3.7.2 Golden Path Demo (Deterministic)
A high-rate local producer is throttled safely while high-priority alerts remain replicated.
3.7.3 If CLI: exact terminal transcript
$ busctl stats
local_queue=12 wan_queue=3 dropped=0 backpressure=healthy
$ busctl failover gw-us
gateway gw-us down; traffic rerouted via gw-us-backup
4. Solution Architecture
4.1 High-Level Design
[Producer] -> [Local Router] -> [Gateway Stage] -> [Remote Gateway] -> [Consumer]
4.2 Key Components
| Component | Responsibility | Key Decisions |
|---|---|---|
| Local Router | Topic policy application | Replicate vs local-only logic |
| Gateway Stage | Route-level backpressure | Queue caps and compaction strategy |
| Failover Controller | Gateway reroute | Promotion timing and health thresholds |
4.4 Data Structures (No Full Code)
- Topic policy table
- Route demand windows
- Queue counters and latency snapshots
4.4 Algorithm Overview
Key Algorithm: WAN Demand Gate
- Read remote demand window.
- Admit or defer outgoing events.
- Update route metrics.
- Trigger compaction/drops when queue cap is hit.
Complexity Analysis:
- Time: O(E) for E events per route window
- Space: O(R + T) for routes and topics
5. Implementation Guide
5.1 Development Environment Setup
# reuse multi-site cluster lab from P11
5.2 Project Structure
project-root/
├── lib/
│ ├── topic_router.ex
│ ├── gateway_stage.ex
│ ├── failover_controller.ex
│ └── metrics.ex
├── test/
└── README.md
5.3 The Core Question You’re Answering
“How do I preserve throughput and correctness when federating event streams across unreliable WAN links?”

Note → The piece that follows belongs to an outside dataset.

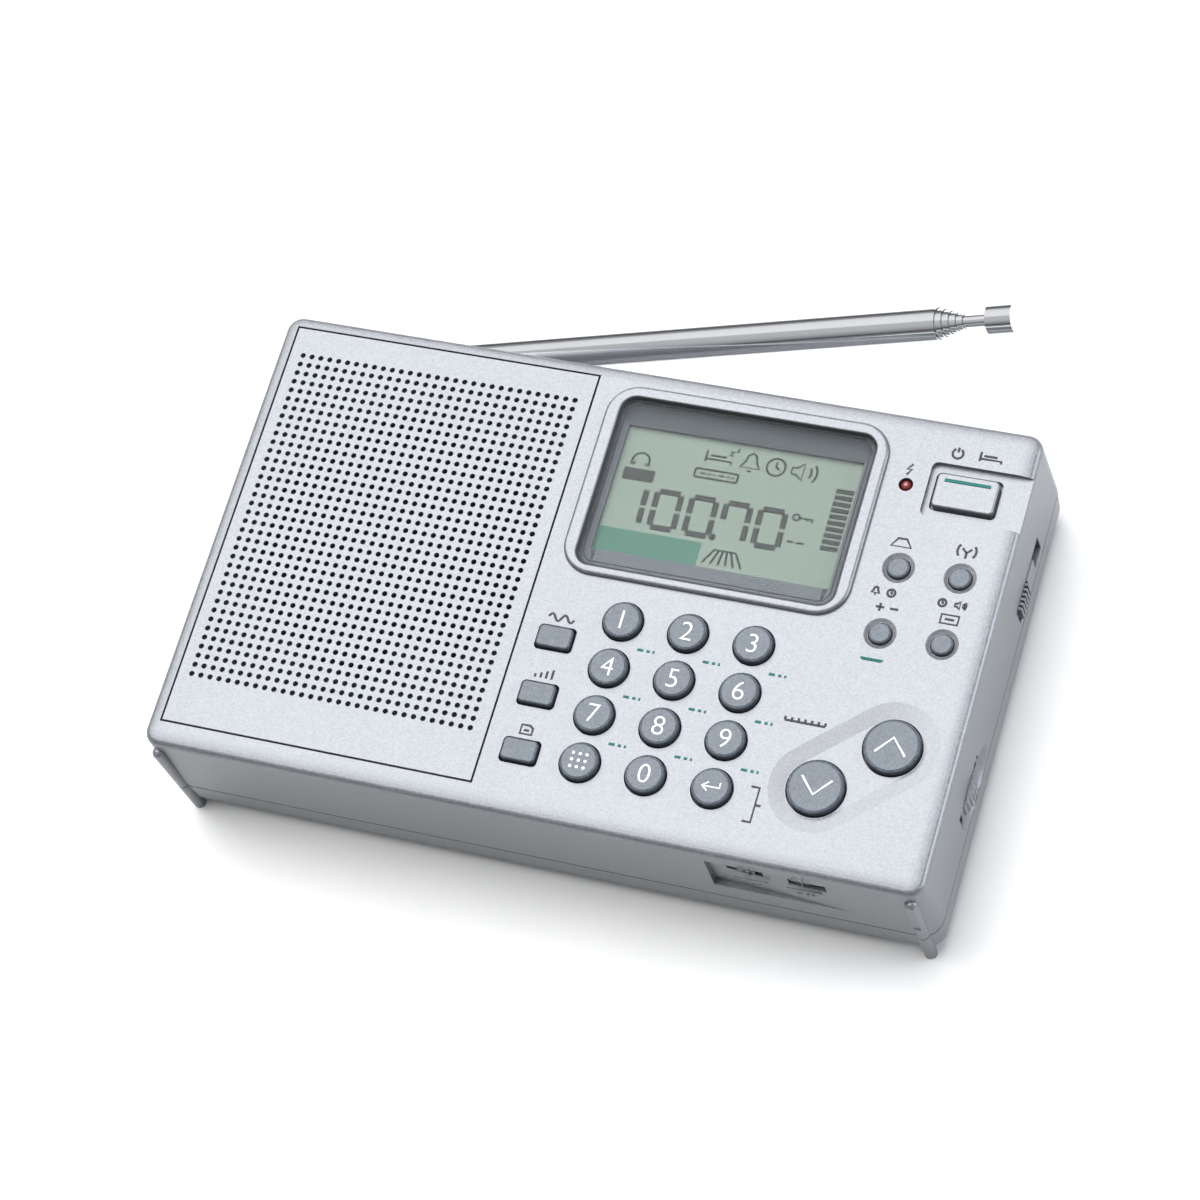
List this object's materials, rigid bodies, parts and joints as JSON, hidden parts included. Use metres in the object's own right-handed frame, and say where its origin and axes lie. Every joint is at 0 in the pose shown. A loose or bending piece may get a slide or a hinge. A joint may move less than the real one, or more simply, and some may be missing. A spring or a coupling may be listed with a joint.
{
  "type": "tabletop radio",
  "caption": "Compact silver world-band radio lying on its back: perforated speaker grille, liquid-crystal display, numeric keypad, tuning buttons and a swung-out telescopic antenna.",
  "frame": {"origin": "middle of the outline, antenna included, on the surface the radio lies on", "axes": "+X along the face towards the controls, +Y towards the antenna side, +Z out of the face, away from the surface"},
  "size_m": [0.1471, 0.1089, 0.0406],
  "materials": {
    "silver_paint": "satin silver metallic paint with fine flake",
    "key_grey": "satin, fine metallic speckle",
    "grey_mask": "satin slate grey print",
    "clear_lens": "clear polished window",
    "lcd_green": "grey-green liquid crystal with dark segments",
    "chrome_plate": "polished",
    "plated_steel": "zinc plated",
    "black_plastic": "moulded",
    "speaker_paper": "coated paper with a rubber surround",
    "ferrite": "sintered, matte",
    "dust_cloth": "thin blue-grey dust sheet",
    "circuit_board": "green solder mask",
    "copper_wire": "enamelled wire",
    "cell_jacket": "plain printed jacket",
    "red_lens": "dark red lens"
  },
  "bodies": {
    "case": {"front_case": "silver_paint", "rear_case": "silver_paint", "case_screws": "plated_steel", "grille_panel": "silver_paint", "grille_backing": "dust_cloth", "speaker_basket": "black_plastic", "speaker_magnet": "ferrite", "lcd_lens": "clear_lens", "lcd_frame": "grey_mask", "lcd_glass": "lcd_green", "control_board": "circuit_board", "tact_switches": "black_plastic", "main_board": "circuit_board", "ferrite_rod": "ferrite", "ferrite_coil": "copper_wire", "batteries": "cell_jacket", "battery_contacts": "plated_steel", "earphone_jack": "black_plastic", "dc_jack": "black_plastic", "charge_led": "red_lens", "volume_pot": "black_plastic", "switch_bodies": "black_plastic"},
    "speaker_cone": {"speaker_cone": "speaker_paper"},
    "battery_door": {"battery_door": "silver_paint"},
    "kickstand": {"kickstand": "silver_paint"},
    "volume_wheel": {"volume_wheel": "silver_paint"},
    "tone_slider": {"tone_slider": "silver_paint"},
    "lock_slider": {"lock_slider": "black_plastic"},
    "stereo_slider": {"stereo_slider": "black_plastic"},
    "key_1": {"key_1": "key_grey"},
    "key_2": {"key_2": "key_grey"},
    "key_3": {"key_3": "key_grey"},
    "key_4": {"key_4": "key_grey"},
    "key_5": {"key_5": "key_grey"},
    "key_6": {"key_6": "key_grey"},
    "key_7": {"key_7": "key_grey"},
    "key_8": {"key_8": "key_grey"},
    "key_9": {"key_9": "key_grey"},
    "key_memory": {"key_memory": "key_grey"},
    "key_0": {"key_0": "key_grey"},
    "key_enter": {"key_enter": "key_grey"},
    "band_button": {"band_button": "key_grey"},
    "meter_button": {"meter_button": "key_grey"},
    "page_button": {"page_button": "key_grey"},
    "bandwidth_button": {"bandwidth_button": "key_grey"},
    "distance_button": {"distance_button": "key_grey"},
    "fine_button": {"fine_button": "key_grey"},
    "display_button": {"display_button": "key_grey"},
    "tune_up_button": {"tune_up_button": "key_grey"},
    "tune_down_button": {"tune_down_button": "key_grey"},
    "power_button": {"power_button": "silver_paint"},
    "antenna_swivel": {"antenna_swivel": "chrome_plate", "antenna_pin": "chrome_plate"},
    "antenna_tube_1": {"antenna_tube_1": "chrome_plate"},
    "antenna_tube_2": {"antenna_tube_2": "chrome_plate"},
    "antenna_tube_3": {"antenna_tube_3": "chrome_plate"},
    "antenna_tube_4": {"antenna_tube_4": "chrome_plate"},
    "antenna_tube_5": {"antenna_tube_5": "chrome_plate"},
    "antenna_rod": {"antenna_rod": "chrome_plate", "antenna_tip": "chrome_plate"}
  },
  "joints": [
    {"name": "cone_stroke", "type": "slide", "parent": "case", "child": "speaker_cone", "axis": [0, 0, 1], "range_m": [-0.0004, 0.0004], "stiffness_N_per_m": 2000},
    {"name": "door_lift", "type": "slide", "parent": "case", "child": "battery_door", "axis": [0, 0, -1], "range_m": [0, 0.006]},
    {"name": "kickstand_hinge", "type": "hinge", "parent": "case", "child": "kickstand", "pos_m": [-0.037, 0.01085, 0.00345], "axis": [1, 0, 0], "range_deg": [0, 65]},
    {"name": "volume_turn", "type": "hinge", "parent": "case", "child": "volume_wheel", "pos_m": [0.0669, -0.02825, 0.015], "axis": [0, 0, 1], "range_deg": [-135, 135]},
    {"name": "tone_slide", "type": "slide", "parent": "case", "child": "tone_slider", "axis": [0, 1, 0], "range_m": [0, 0.0039]},
    {"name": "lock_slide", "type": "slide", "parent": "case", "child": "lock_slider", "axis": [1, 0, 0], "range_m": [-0.0026, 0.0009]},
    {"name": "stereo_slide", "type": "slide", "parent": "case", "child": "stereo_slider", "axis": [1, 0, 0], "range_m": [-0.0009, 0.0026]},
    {"name": "key_1_press", "type": "slide", "parent": "case", "child": "key_1", "axis": [0, 0, -1], "range_m": [0, 0.0005], "stiffness_N_per_m": 500, "springref_m": -0.001},
    {"name": "key_2_press", "type": "slide", "parent": "case", "child": "key_2", "axis": [0, 0, -1], "range_m": [0, 0.0005], "stiffness_N_per_m": 500, "springref_m": -0.001},
    {"name": "key_3_press", "type": "slide", "parent": "case", "child": "key_3", "axis": [0, 0, -1], "range_m": [0, 0.0005], "stiffness_N_per_m": 500, "springref_m": -0.001},
    {"name": "key_4_press", "type": "slide", "parent": "case", "child": "key_4", "axis": [0, 0, -1], "range_m": [0, 0.0005], "stiffness_N_per_m": 500, "springref_m": -0.001},
    {"name": "key_5_press", "type": "slide", "parent": "case", "child": "key_5", "axis": [0, 0, -1], "range_m": [0, 0.0005], "stiffness_N_per_m": 500, "springref_m": -0.001},
    {"name": "key_6_press", "type": "slide", "parent": "case", "child": "key_6", "axis": [0, 0, -1], "range_m": [0, 0.0005], "stiffness_N_per_m": 500, "springref_m": -0.001},
    {"name": "key_7_press", "type": "slide", "parent": "case", "child": "key_7", "axis": [0, 0, -1], "range_m": [0, 0.0005], "stiffness_N_per_m": 500, "springref_m": -0.001},
    {"name": "key_8_press", "type": "slide", "parent": "case", "child": "key_8", "axis": [0, 0, -1], "range_m": [0, 0.0005], "stiffness_N_per_m": 500, "springref_m": -0.001},
    {"name": "key_9_press", "type": "slide", "parent": "case", "child": "key_9", "axis": [0, 0, -1], "range_m": [0, 0.0005], "stiffness_N_per_m": 500, "springref_m": -0.001},
    {"name": "key_memory_press", "type": "slide", "parent": "case", "child": "key_memory", "axis": [0, 0, -1], "range_m": [0, 0.0005], "stiffness_N_per_m": 500, "springref_m": -0.001},
    {"name": "key_0_press", "type": "slide", "parent": "case", "child": "key_0", "axis": [0, 0, -1], "range_m": [0, 0.0005], "stiffness_N_per_m": 500, "springref_m": -0.001},
    {"name": "key_enter_press", "type": "slide", "parent": "case", "child": "key_enter", "axis": [0, 0, -1], "range_m": [0, 0.0005], "stiffness_N_per_m": 500, "springref_m": -0.001},
    {"name": "band_button_press", "type": "slide", "parent": "case", "child": "band_button", "axis": [0, 0, -1], "range_m": [0, 0.0005], "stiffness_N_per_m": 500, "springref_m": -0.001},
    {"name": "meter_button_press", "type": "slide", "parent": "case", "child": "meter_button", "axis": [0, 0, -1], "range_m": [0, 0.0005], "stiffness_N_per_m": 500, "springref_m": -0.001},
    {"name": "page_button_press", "type": "slide", "parent": "case", "child": "page_button", "axis": [0, 0, -1], "range_m": [0, 0.0005], "stiffness_N_per_m": 500, "springref_m": -0.001},
    {"name": "bandwidth_button_press", "type": "slide", "parent": "case", "child": "bandwidth_button", "axis": [0, 0, -1], "range_m": [0, 0.0005], "stiffness_N_per_m": 500, "springref_m": -0.001},
    {"name": "distance_button_press", "type": "slide", "parent": "case", "child": "distance_button", "axis": [0, 0, -1], "range_m": [0, 0.0005], "stiffness_N_per_m": 500, "springref_m": -0.001},
    {"name": "fine_button_press", "type": "slide", "parent": "case", "child": "fine_button", "axis": [0, 0, -1], "range_m": [0, 0.0005], "stiffness_N_per_m": 500, "springref_m": -0.001},
    {"name": "display_button_press", "type": "slide", "parent": "case", "child": "display_button", "axis": [0, 0, -1], "range_m": [0, 0.0005], "stiffness_N_per_m": 500, "springref_m": -0.001},
    {"name": "tune_up_button_press", "type": "slide", "parent": "case", "child": "tune_up_button", "axis": [0, 0, -1], "range_m": [0, 0.0005], "stiffness_N_per_m": 500, "springref_m": -0.001},
    {"name": "tune_down_button_press", "type": "slide", "parent": "case", "child": "tune_down_button", "axis": [0, 0, -1], "range_m": [0, 0.0005], "stiffness_N_per_m": 500, "springref_m": -0.001},
    {"name": "power_button_press", "type": "slide", "parent": "case", "child": "power_button", "axis": [0, 0, -1], "range_m": [0, 0.0005], "stiffness_N_per_m": 500, "springref_m": -0.001},
    {"name": "antenna_swivel_turn", "type": "hinge", "parent": "case", "child": "antenna_swivel", "pos_m": [-0.0536, 0.03925, 0.0064], "axis": [0, 1, 0], "continuous": true},
    {"name": "antenna_elbow", "type": "hinge", "parent": "antenna_swivel", "child": "antenna_tube_1", "pos_m": [-0.0536, 0.03925, 0.0064], "axis": [-0.2588, 0, 0.9659], "range_deg": [-5.86, 84.14]},
    {"name": "antenna_tube_2_draw", "type": "slide", "parent": "antenna_tube_1", "child": "antenna_tube_2", "axis": [0.9609, 0.1021, 0.2575], "range_m": [0, 0.092]},
    {"name": "antenna_tube_3_draw", "type": "slide", "parent": "antenna_tube_2", "child": "antenna_tube_3", "axis": [0.9609, 0.1021, 0.2575], "range_m": [0, 0.092]},
    {"name": "antenna_tube_4_draw", "type": "slide", "parent": "antenna_tube_3", "child": "antenna_tube_4", "axis": [0.9609, 0.1021, 0.2575], "range_m": [0, 0.092]},
    {"name": "antenna_tube_5_draw", "type": "slide", "parent": "antenna_tube_4", "child": "antenna_tube_5", "axis": [0.9609, 0.1021, 0.2575], "range_m": [0, 0.092]},
    {"name": "antenna_rod_draw", "type": "slide", "parent": "antenna_tube_5", "child": "antenna_rod", "axis": [0.9609, 0.1021, 0.2575], "range_m": [0, 0.092]}
  ]
}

5.4 Concepts You Must Understand First
- GenStage demand semantics
- Distributed routing and node failure semantics
- Supervisor boundaries for gateway and failover controllers
5.5 Questions to Guide Your Design
- Which topics deserve strict replication vs local processing?
- What queue caps protect memory without losing critical signals?
- How will you test failover while traffic is in flight?